Even the assistant secretary of the right-wing Australian Workers Union, Sam Woods, said on April 2 that AWU delegates overwhelmingly supported a protest strike in the oil industry if Patrick moved to sack its workers. He added that the AWU would not take over any MUA coverage, despite approaches from the NFF's strike-breaking stevedoring outfit, Producers and Consumers Stevedores.

Additional support has come from warehouse workers in Franklin's food chain in Victoria, who struck for 24 hours in support of the wharfies, and a meeting of delegates called by the Victorian Trades Hall Council voted for a statewide stoppage and demonstration on May 6 (see article next page).

The high level of support for the wharfies is creating a problem for Patrick. While the company has been able to get ships slowly loaded and unloaded with scab workers who have been allowed through the picket lines, it hasn't been able to get any cargo in or out of its terminals.
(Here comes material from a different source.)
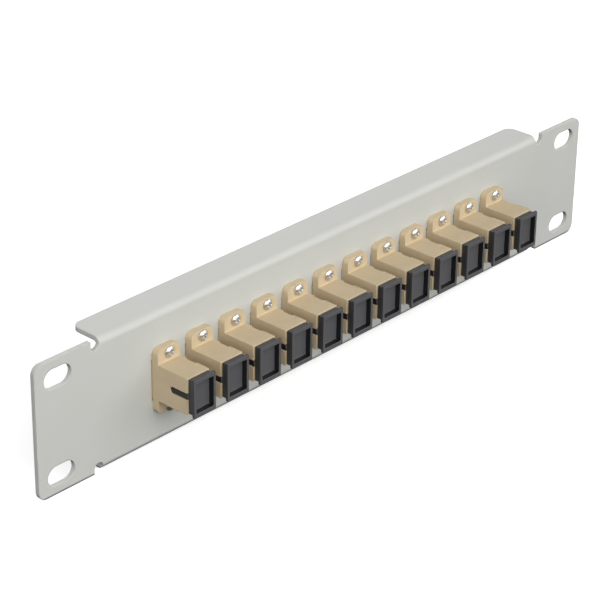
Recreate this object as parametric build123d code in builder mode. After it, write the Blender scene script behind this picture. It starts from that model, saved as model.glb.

The shipping industry's Daily Commercial News says Patrick terminals are filling up with containers it can't move. The worst affected are Melbourne's East Swanston Dock, filled to 90% of capacity, and Sydney's Port Botany, filled to 70% of capacity.

Anti-union laws

While Patrick's threat to use secondary boycott laws against the MUA has scared the union and the ACTU away from engaging in industrial action, the company's injunctions against the MUA picket lines have not been effective.

In NSW and WA, Patrick was granted a temporary injunction against the MUA picket lines, but other unions stepped in and maintained them. When the company asked the Supreme Court to ban all picketing by anyone, Justice James Wood responded that he couldn't issue an injunction against the whole world. He did, however, extend the ban to include John Maitland, national president of the Construction, Forestry, Mining and Energy Union.

Each time police have moved in to arrest picketers in Fremantle, Melbourne or Sydney, hundreds or thousands more workers have joined the pickets. Patrick has been calling on the government and the police to take tougher action against the picketers and on April 17 and 18, Howard told the media that the government would not use the army to break through the dispute, indicating that it has been considering all options.

Sections of the media have been promoting a political climate which would allow the police, or even the army, to use more violence against the picketers. In Sydney, the media hysterically condemned sacked workers who "put their children in danger" by bringing them to the Port Botany and Darling Harbour picket lines. Of course, none of the media condemned the use of police against the picketers, and none mentioned that Patrick and the government have jeopardised the wellbeing of many children whose fathers are now unemployed.

Despite the obvious support for the wharfies, the ACTU hasn't yet called for industrial action or national rallies. It has relied on court action against Patrick and maintaining the picket lines. The legal action has been less successful, especially because of the Howard government's industrial relations laws and Patrick's complicated legal preparations for six months before the lockout.

Other companies, such as P & O Ports, are watching this dispute carefully. They are hinting that if the MUA agrees to massive productivity increases (i.e. cuts in working conditions) they won't go down same path. If, however, the MUA doesn't agree, they're keeping their options open.

It's clear that the future of trade unionism in Australia is at stake in this dispute. Given the level of support Patrick is receiving from the government and other employers, it is crucial that public support for the wharfies is not frittered away.

Large nationwide protests and a campaign of industrial action in solidarity with the sacked wharfies will build public support and inflict a real economic cost on Patrick, forcing it and the Howard government to back off. The Victorian union delegates have taken the lead by voting for a statewide day of action. This must be broadened into a national day of action for maximum impact.